In a recent discussion thread, I mentioned how I’m feeling charitable toward David Brooks, Michael Barone, and various others whose work I’ve criticized over the years, because their responses have been so civilized and moderate.

Consider the following range of responses to an outsider pointing out an error in your published work:

1. Look into the issue and, if you find there really was an error, fix it publicly and thank the person who told you about it.

2. Look into the issue and, if you find there really was an error, quietly fix it without acknowledging you’ve ever made a mistake.

3. Look into the issue and, if you find there really was an error, don’t ever acknowledge or fix it, but be careful to avoid this error in your future work.

4. Avoid looking into the question, ignore the possible error, act as if it had never happened, and keep making the same mistake over and over.

5. If forced to acknowledge the potential error, actively minimize its importance, perhaps throwing in an “everybody does it” defense.

6. Attempt to patch the error by misrepresenting what you’ve written, introducing additional errors in an attempt to protect your original claim.

7. Attack the messenger: attempt to smear the people who pointed out the error in your work, lie about them, and enlist your friends in the attack.

We could probably add a few more rungs to the latter, but the basic idea is that response 1 is optimal, responses 2 and 3 are unfortunate but understandable, response 4 represents at the very least a lost opportunity for improvement, and responses 5, 6, and 7 increasingly pollute the public discourse.

David Brooks is a pretty solid 4 on that scale, which isn’t great but in retrospect is like a breath of fresh air, given the 6’s and 7’s we’ve been encountering lately.

Most of the responses I’ve seen, in academic research and also the news media, have been 1’s. Or, at worst, 2’s and 3’s. From that perspective, Brooks’s stubbornness (his 4 on the above scale) has been frustrating. But it can, and has, been much worse. So I appreciate that, however Brooks handles criticism of his own writing, he does not go on the attack. Similarly, I was annoyed when Gregg Easterbrook did response 2, but, in retrospect, that 2 doesn’t seem so bad at all.
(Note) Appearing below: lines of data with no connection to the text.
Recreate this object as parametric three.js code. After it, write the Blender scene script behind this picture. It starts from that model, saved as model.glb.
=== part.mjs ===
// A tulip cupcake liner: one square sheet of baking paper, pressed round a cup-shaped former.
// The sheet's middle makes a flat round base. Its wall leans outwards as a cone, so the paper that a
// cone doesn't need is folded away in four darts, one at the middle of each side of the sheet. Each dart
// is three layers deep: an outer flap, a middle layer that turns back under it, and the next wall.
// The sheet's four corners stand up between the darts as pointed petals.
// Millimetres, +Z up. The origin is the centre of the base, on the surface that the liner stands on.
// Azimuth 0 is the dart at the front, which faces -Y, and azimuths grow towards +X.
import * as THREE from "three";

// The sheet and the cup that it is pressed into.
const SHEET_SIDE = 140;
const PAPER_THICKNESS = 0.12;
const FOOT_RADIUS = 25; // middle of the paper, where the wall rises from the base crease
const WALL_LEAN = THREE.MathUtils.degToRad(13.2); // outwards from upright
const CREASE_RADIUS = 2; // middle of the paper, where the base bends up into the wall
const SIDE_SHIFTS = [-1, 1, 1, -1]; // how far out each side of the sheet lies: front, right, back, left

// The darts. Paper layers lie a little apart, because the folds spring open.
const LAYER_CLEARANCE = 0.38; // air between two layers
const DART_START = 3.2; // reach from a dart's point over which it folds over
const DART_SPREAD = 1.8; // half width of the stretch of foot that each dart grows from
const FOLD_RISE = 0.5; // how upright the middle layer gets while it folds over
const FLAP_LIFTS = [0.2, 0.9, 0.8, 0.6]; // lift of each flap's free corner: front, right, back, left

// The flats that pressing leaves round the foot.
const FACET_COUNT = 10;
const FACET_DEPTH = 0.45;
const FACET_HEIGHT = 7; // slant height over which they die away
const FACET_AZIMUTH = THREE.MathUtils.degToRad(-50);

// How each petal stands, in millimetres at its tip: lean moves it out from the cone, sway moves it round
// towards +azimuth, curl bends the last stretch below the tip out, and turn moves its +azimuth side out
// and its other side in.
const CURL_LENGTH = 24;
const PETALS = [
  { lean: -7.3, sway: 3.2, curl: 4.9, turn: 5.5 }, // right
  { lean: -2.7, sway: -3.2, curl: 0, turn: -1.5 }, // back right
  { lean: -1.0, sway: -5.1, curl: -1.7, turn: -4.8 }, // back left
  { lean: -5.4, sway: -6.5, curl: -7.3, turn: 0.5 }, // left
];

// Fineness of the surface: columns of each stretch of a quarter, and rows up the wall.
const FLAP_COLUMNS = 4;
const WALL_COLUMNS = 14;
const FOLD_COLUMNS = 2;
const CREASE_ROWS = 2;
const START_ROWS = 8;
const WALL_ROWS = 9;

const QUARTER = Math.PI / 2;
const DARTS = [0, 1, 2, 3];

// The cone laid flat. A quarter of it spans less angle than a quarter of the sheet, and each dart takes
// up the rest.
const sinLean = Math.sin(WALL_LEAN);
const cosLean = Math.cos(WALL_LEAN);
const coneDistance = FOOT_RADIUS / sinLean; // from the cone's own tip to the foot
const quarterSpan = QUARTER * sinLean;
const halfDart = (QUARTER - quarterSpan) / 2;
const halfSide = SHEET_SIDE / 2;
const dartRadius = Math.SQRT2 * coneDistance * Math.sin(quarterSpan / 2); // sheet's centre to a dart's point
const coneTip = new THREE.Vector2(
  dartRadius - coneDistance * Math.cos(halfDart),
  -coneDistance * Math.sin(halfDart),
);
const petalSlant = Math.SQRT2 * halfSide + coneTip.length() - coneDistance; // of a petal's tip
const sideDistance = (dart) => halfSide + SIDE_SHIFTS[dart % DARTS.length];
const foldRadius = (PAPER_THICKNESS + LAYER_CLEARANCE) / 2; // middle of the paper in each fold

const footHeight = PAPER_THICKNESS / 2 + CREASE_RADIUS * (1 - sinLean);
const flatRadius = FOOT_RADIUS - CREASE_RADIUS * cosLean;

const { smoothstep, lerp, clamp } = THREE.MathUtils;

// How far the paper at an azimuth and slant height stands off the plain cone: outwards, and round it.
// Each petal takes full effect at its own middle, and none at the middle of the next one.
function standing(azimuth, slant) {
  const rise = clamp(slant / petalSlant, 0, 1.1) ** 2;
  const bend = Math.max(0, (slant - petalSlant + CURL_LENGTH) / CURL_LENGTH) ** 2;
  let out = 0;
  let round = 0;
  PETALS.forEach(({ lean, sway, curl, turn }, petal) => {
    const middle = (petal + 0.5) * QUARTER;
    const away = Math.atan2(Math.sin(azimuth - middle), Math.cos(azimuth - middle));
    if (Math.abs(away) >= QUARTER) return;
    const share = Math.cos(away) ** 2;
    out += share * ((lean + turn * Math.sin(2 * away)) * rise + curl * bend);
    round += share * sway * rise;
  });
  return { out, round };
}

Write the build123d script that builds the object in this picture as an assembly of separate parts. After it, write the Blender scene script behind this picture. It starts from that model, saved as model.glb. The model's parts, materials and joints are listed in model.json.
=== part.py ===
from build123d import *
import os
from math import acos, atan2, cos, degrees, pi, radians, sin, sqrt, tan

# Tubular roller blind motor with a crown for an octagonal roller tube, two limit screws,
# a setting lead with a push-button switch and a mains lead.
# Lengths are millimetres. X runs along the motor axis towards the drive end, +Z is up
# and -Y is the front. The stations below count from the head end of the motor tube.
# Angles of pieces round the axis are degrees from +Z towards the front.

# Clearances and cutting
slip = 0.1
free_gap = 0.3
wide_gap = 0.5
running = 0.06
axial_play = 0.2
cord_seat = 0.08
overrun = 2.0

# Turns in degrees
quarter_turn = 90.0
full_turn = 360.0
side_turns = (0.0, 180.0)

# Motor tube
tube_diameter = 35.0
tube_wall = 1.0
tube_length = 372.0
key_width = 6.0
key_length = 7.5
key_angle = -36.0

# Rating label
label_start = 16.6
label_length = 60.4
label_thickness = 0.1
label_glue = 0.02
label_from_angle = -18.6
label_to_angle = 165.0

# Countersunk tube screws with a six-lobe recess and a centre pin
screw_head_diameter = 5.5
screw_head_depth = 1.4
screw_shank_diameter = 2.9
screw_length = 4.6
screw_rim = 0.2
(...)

As I said, I put the above into a comment thread, but I thought it’s something we might want to refer to more generally, so it’s convenient to give it its own post.

6 Comments

  1. This might be a nice place to park some thoughts from Peirce on this topic.

    “The interaction [criticism and response] with fellow inquirers is crucial for filtering out the various idiosyncrasies that individual inquirers bring to the table—it allows us, as he [Peirce] puts it, “to grind off the arbitrary and the individualistic character of thought”… Peirce defines the private self not in terms of anything exquisite or divine, but in terms of error and ignorance. What makes our private selves unique is that we differ from others in that we are wrong about different things and that we are ignorant about different things. Hence, for Peirce, scientific inquiry—which seeks to alleviate error and ignorance—is in essence a process of self-effacement.”
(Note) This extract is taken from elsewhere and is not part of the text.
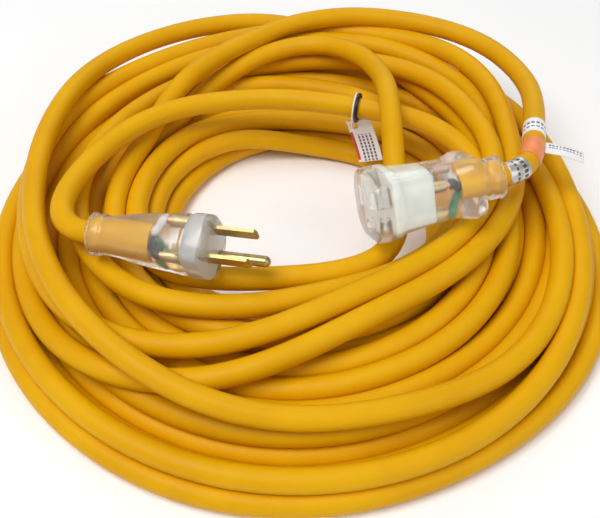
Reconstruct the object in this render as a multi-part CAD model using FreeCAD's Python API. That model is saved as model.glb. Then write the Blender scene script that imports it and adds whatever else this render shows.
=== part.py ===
"""Heavy-duty grounded extension cord, wound into a loose coil that lies flat on the floor.

Frame: millimetres, +Z up, origin on the floor under the middle of the coil.
The plug lies on the front left of the coil and the connector on its right, both over the eye.
A moulding is modelled along +X from its rear at zero, and is then put in its place.
"""
import FreeCAD
import Part
import math
import os

Vector = FreeCAD.Vector

# ---- cord -------------------------------------------------------
CORD_DIAMETER = 10.4
CORD_RADIUS = CORD_DIAMETER / 2

# ---- coil -------------------------------------------------------
COIL_HALF_WIDTH = 144.0         # along X
COIL_HALF_DEPTH = 155.0         # along Y
EYE_HALF_WIDTH = 67.0
EYE_HALF_DEPTH = 57.0
COIL_HEIGHT = 36.0
COIL_OUTER_ROUND = 22.0
COIL_INNER_ROUND = 9.0
COIL_FOOT_ROUND = 4.0
LEAD_GAP = 0.3                  # under a lead that lies on the coil
LEAD_HEIGHT = COIL_HEIGHT + LEAD_GAP + CORD_RADIUS

# ---- standard grounded pin pattern, 15 A 125 V -------------------------------------------------------
BLADE_SPACING = 12.7
GROUND_OFFSET = 11.9            # from the blades' line to the pin
BLADE_WIDTH = 6.35
BLADE_THICKNESS = 1.5
BLADE_LENGTH = 17.5
BLADE_CORNER_CUT = 1.2
BLADE_TIP_CHAMFER = 0.45
GROUND_PIN_DIAMETER = 4.75
GROUND_PIN_LENGTH = 21.4
GROUND_SHOULDER_STEP = 0.4      # the pin is thicker by this all round inside the moulding
PATTERN_RAISE = 3.6             # blade line above the moulding's axis
GROUND_DROP = GROUND_OFFSET - PATTERN_RAISE
GROUND_REACH = GROUND_DROP + GROUND_PIN_DIAMETER / 2

# ---- cores inside the cord -------------------------------------------------------
CORE_DIAMETER = 3.9
CORE_GAP = 0.6                  # between neighbouring cores
CORE_CIRCLE = (CORE_DIAMETER + CORE_GAP) / math.sqrt(3)
CORE_BEARINGS = {"line": 150, "neutral": 30, "ground": 270}
CORE_STRAIGHT_SHARE = 0.3       # of a core's length, straight at each end
COPPER_DIAMETER = 2.3
COPPER_LENGTH = 2.0
CRIMP_DIAMETER = 4.4
CRIMP_LENGTH = 6.0
CRIMP_WALL = 0.7

# ---- plug moulding -------------------------------------------------------
PLUG_YAW = -14.9
PLUG_RISE = 6.0
PLUG_ROLL = 21.0
PLUG_LENGTH = 55.0
PLUG_COLLAR_DIAMETER = CORD_DIAMETER + 2 * 3.6
PLUG_COLLAR_LENGTH = 6.0
PLUG_NECK_DIAMETER = CORD_DIAMETER + 2 * 3.0
PLUG_NECK_LENGTH = 2.0
PLUG_SIDE_WALL = 6.4            # outside the blades
PLUG_LOWER_WALL = 3.3           # under the ground pin
PLUG_FACE_WIDTH = BLADE_SPACING + BLADE_THICKNESS + 2 * PLUG_SIDE_WALL
PLUG_FACE_HEIGHT = 2 * (GROUND_REACH + PLUG_LOWER_WALL)
PLUG_FACE_CORNER = 9.0
PLUG_FACE_ROUND = 3.0
PLUG_SHOULDER_EASE = 2.0        # length of the slope behind the face block
PLUG_FACE_SKIN = 4.0            # clear plastic in front of the bridge
PLUG_BRIDGE_LENGTH = 7.0
PLUG_BRIDGE_WALL = 3.15         # outside the blades
PLUG_BRIDGE_WIDTH = BLADE_SPACING + BLADE_THICKNESS + 2 * PLUG_BRIDGE_WALL
PLUG_BRIDGE_HEIGHT = 2 * GROUND_REACH - 1.35
PLUG_BRIDGE_CORNER = 3.0
PLUG_BRIDGE_START = PLUG_LENGTH - PLUG_FACE_SKIN - PLUG_BRIDGE_LENGTH
PLUG_STRIP_LENGTH = 2.0         # of blade between crimp and bridge
PLUG_CRIMP_START = PLUG_BRIDGE_START - PLUG_STRIP_LENGTH - CRIMP_LENGTH
PLUG_CORE_SPAN = 8.0            # from the jacket's cut end to the crimps
PLUG_JACKET_DEPTH = PLUG_CRIMP_START - PLUG_CORE_SPAN
PLUG_FACE_GAP = 2.574           # from the top of the coil up to the face's lower edge, unrolled
PLUG_LIFT = PLUG_FACE_GAP + PLUG_FACE_HEIGHT / 2 - PLUG_LENGTH * math.sin(math.radians(PLUG_RISE))
PLUG_PLACE = Vector(-87.0, -48.2, COIL_HEIGHT + PLUG_LIFT)

# ---- connector moulding -------------------------------------------------------
CONNECTOR_LIFT = 18.6
CONNECTOR_PLACE = Vector(86.6, -20.7, COIL_HEIGHT + CONNECTOR_LIFT)
CONNECTOR_YAW = 196.9
CONNECTOR_RISE = -1.0
CONNECTOR_ROLL = 28.0
CONNECTOR_LENGTH = 61.0
CONNECTOR_COLLAR_DIAMETER = CORD_DIAMETER + 2 * 4.1
CONNECTOR_COLLAR_LENGTH = 6.5
CONNECTOR_NECK_DIAMETER = CORD_DIAMETER + 2 * 3.3
CONNECTOR_NECK_LENGTH = 1.5
SLOT_CLEARANCE = 0.5            # all round a blade in its slot
NEUTRAL_SLOT_EXTRA = 1.6        # the neutral slot is taller
SLOT_WIDTH = BLADE_THICKNESS + 2 * SLOT_CLEARANCE
GROUND_BORE_CLEARANCE = 0.15    # on the diameter
GROUND_BORE_DIAMETER = GROUND_PIN_DIAMETER + GROUND_BORE_CLEARANCE
CONNECTOR_SIDE_WALL = 8.65      # outside the slots
CONNECTOR_LOWER_WALL = 4.8      # under the ground bore
CONNECTOR_FACE_WIDTH = BLADE_SPACING + SLOT_WIDTH + 2 * CONNECTOR_SIDE_WALL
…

    Peirce: A Guide for the Perplexed. Cornelis de Waal

    h are decidedly anti-Cartesian. Peirce defines
    the private self not in terms of anything exquisite or divine, but in terms of error and ignorance. What makes our private selves unique is that
    we differ from others in that we are wrong about different things and that we are ignorant about different things. Hence, for Peirce, scientific
    inquiry—which seeks to alleviate error and ignorance—is in essence a process of self-effacement. I Hence, for Peirce, scientific
    inquiry—which seeks to alleviate error and ignorance—is in essence a process of self-effacement. I

  2. Martha (Smith) says:

    I once found an error in a book by mathematician Irving Kaplansky (the guy who wrote the pi song). I wrote him a note pointing it out, and got back what must have been by return mail (this was before email) a note that started, “Oh, is my face red!”
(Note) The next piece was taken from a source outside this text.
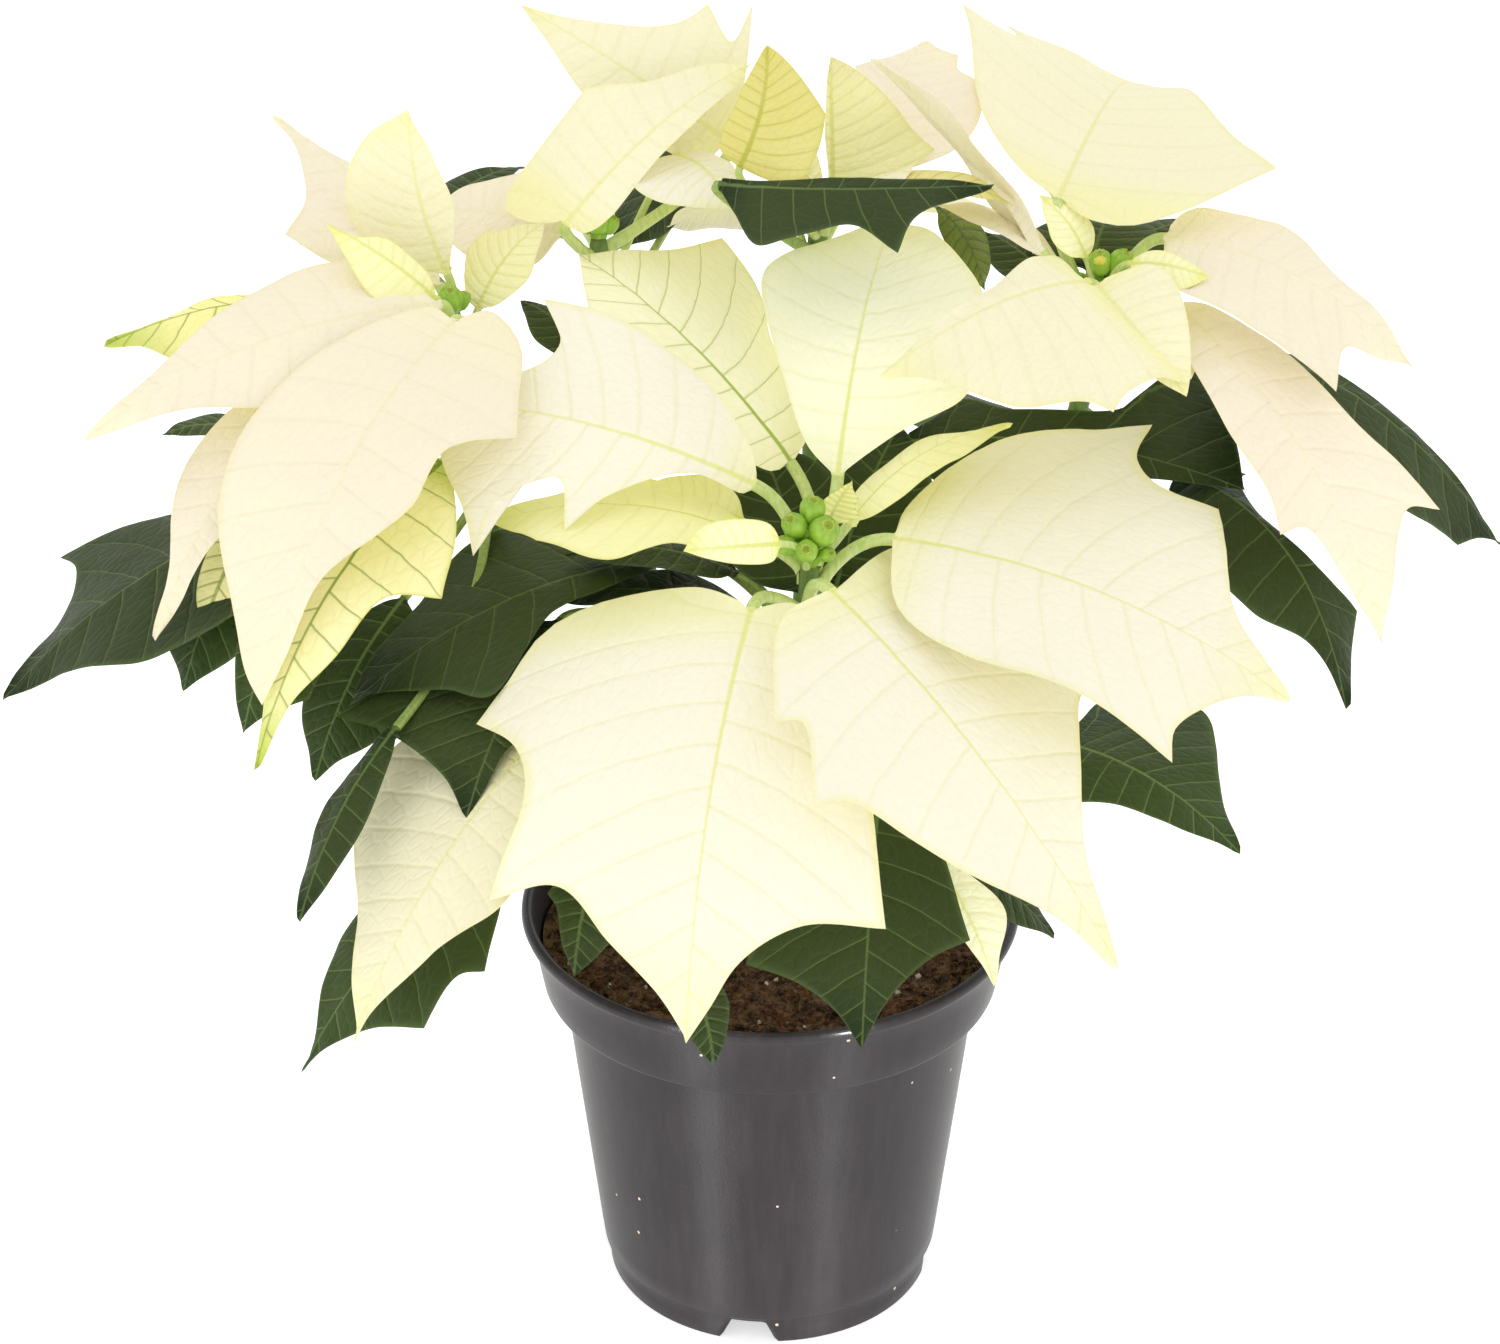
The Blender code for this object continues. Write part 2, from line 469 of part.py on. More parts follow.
def blade_rings(spec):
    """Rings of eight points round the petiole and the blade, and the tip, in the blade's own axes."""
    leafy = spec["colour"] == "leaf"
    radius = LEAF_STALK if leafy else BRACT_STALK
    thickness = LEAF_THICKNESS if leafy else BRACT_THICKNESS
    length, axes = local_axes(spec)
    rows = SHORT_ROWS + round(length / MM_PER_ROW)
    sides = [margin(spec[key], rows, radius / length) for key in ("left", "right")]
    spine = [np.maximum.accumulate(np.clip(vein_start(*side.T), 0, 1)) for side in sides]
    spine = (1 - FAN_SHARE) * (spine[0] + spine[1]) / 2 + FAN_SHARE * np.linspace(0, 1, rows + 1)
    shares = np.array([-1, -0.5, 0, 0.5, 1])
    x, y = [], []
    for share in shares:
        margin_x, margin_y = sides[int(share > 0)].T
        gap = margin_x - vein_place(spine, margin_y)
        x.append(vein_place(spine, margin_y * abs(share)) + gap * share ** 2)
        y.append(-margin_y * share)
    x, y = np.stack(x, 1), np.stack(y, 1)
    top, up = blade_point(spec, x, y)
    low = top - up * thickness / length
    rings = stalk(spec, length, axes, radius)
    for row in range(1, rows):
        rings.append(np.vstack([top[row], low[row, 3:0:-1]]) * length)
    return rings, top[-1, 2] * length, axes


def ring_faces(count, size):
    """Triangles between consecutive rings, a cap on the first and a fan to the tip.

    The upper half of the ring and the lower half are split along the same
    diagonals, so the thin blade's two skins stay side by side.
    """
    faces = [tuple(range(size))]
    for ring in range(count - 1):
        for i in range(size):
            j = (i + 1) % size
            here, there = ring * size, (ring + 1) * size
            if i < size // 2:
                faces += [(here + i, there + i, there + j), (here + i, there + j, here + j)]
            else:
                faces += [(here + i, there + i, here + j), (there + i, there + j, here + j)]
    last = (count - 1) * size
    tip = count * size
    return faces + [(last + i, tip, last + (i + 1) % size) for i in range(size)]


def material(colour):
    made = bpy.data.materials.get(colour)
    if made is None:
        made = bpy.data.materials.new(colour)
        made.use_nodes = True
        shader = made.node_tree.nodes["Principled BSDF"]
        rgb, roughness = COLOURS[colour]
        shader.inputs["Base Color"].default_value = (*rgb, 1)
        shader.inputs["Roughness"].default_value = roughness
        shader.inputs["Metallic"].default_value = 0
    return made


def place(name, data, colour, matrix=None):
    made = bpy.data.objects.new(name, data)
    bpy.context.collection.objects.link(made)
    made.data.materials.append(material(colour))
    if matrix is not None:
        made.matrix_world = matrix
    return made


def solid_mesh(name, points, faces, smooth=True):
    """A mesh from points in metres, with its faces turned outward."""
    built = bmesh.new()
    corners = [built.verts.new(point) for point in points]
    for face in faces:
        built.faces.new([corners[i] for i in face])
    bmesh.ops.recalc_face_normals(built, faces=built.faces)
    mesh = bpy.data.meshes.new(name)
    built.to_mesh(mesh)
    built.free()
    if smooth:
        mesh.shade_smooth()
    return mesh


def make_blade(spec):
    rings, tip, axes = blade_rings(spec)
    points = np.vstack(rings + [tip]) * MM
    mesh = solid_mesh(spec["name"], points.tolist(), ring_faces(len(rings), 8))
    mesh.set_sharp_from_angle(angle=math.radians(60))
    matrix = Matrix(axes.T.tolist()).to_4x4()
    matrix.translation = Vector(spec["base"]) * MM
    return place(spec["name"], mesh, spec["colour"], matrix)


def turned(name, profile, colour, segments):
    """A profile of (radius, height), down its outer side first, turned about Z."""
    mesh = bpy.data.meshes.new(name)
    points = [(radius * MM, 0, height * MM) for radius, height in profile]
    edges = [(i, i + 1) for i in range(len(points) - 1)]
    mesh.from_pydata(points, edges, [])
    made = place(name, mesh, colour)
    screw = made.modifiers.new("Turn", "SCREW")
    screw.steps = segments
    screw.render_steps = segments
    screw.use_merge_vertices = True
    screw.merge_threshold = 0.00001
    screw.use_smooth_shade = True
    return made


def cut(target, name, points, faces):
    cutter = place(name, solid_mesh(name, points, faces, smooth=False), "plastic")
    cutter.hide_render = True
    cutter.display_type = "WIRE"
    modifier = target.modifiers.new(name, "BOOLEAN")
    modifier.operation = "DIFFERENCE"
    modifier.solver = "EXACT"
    modifier.object = cutter


def prism(outline, depth, matrix):
    """An outline in its own XY plane, extruded by depth along Z and placed."""
    count = len(outline)
    points = [matrix @ Vector((x * MM, y * MM, z * MM)) for z in (0, depth) for x, y in outline]
    faces = [tuple(range(count))[::-1], tuple(range(count, 2 * count))]
    faces += [(i, (i + 1) % count, count + (i + 1) % count, count + i) for i in range(count)]
    return points, faces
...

    I would guess that this was his accustomed reply when someone pointed out a blooper he’d made. So maybe it’s a good idea for people to think in advance about what to say when someone points out an error in their work.

  3. What a great list. I plan to reflect on them. IF ANY of YOU see me committing any of them PLEASSSE tell me so I can rationalize it. LOL. Just kidding. Seriously I’m not an academic celebrity. So I’ll stick with effacement.

    Regards

  4. Good examples of response #1 by Zeke Hausfather here: https://twitter.com/hausfath/status/1087390124025905156 and by Ralph Keeling here: http://www.realclimate.org/index.php/archives/2018/11/resplandy-et-al-correction-and-response/

    I hope that the more people see scientists like Keeling and Hausfather modeling this kind of response, the more the rest of us will feel inclined to respond similarly if someone points out errors in our own work.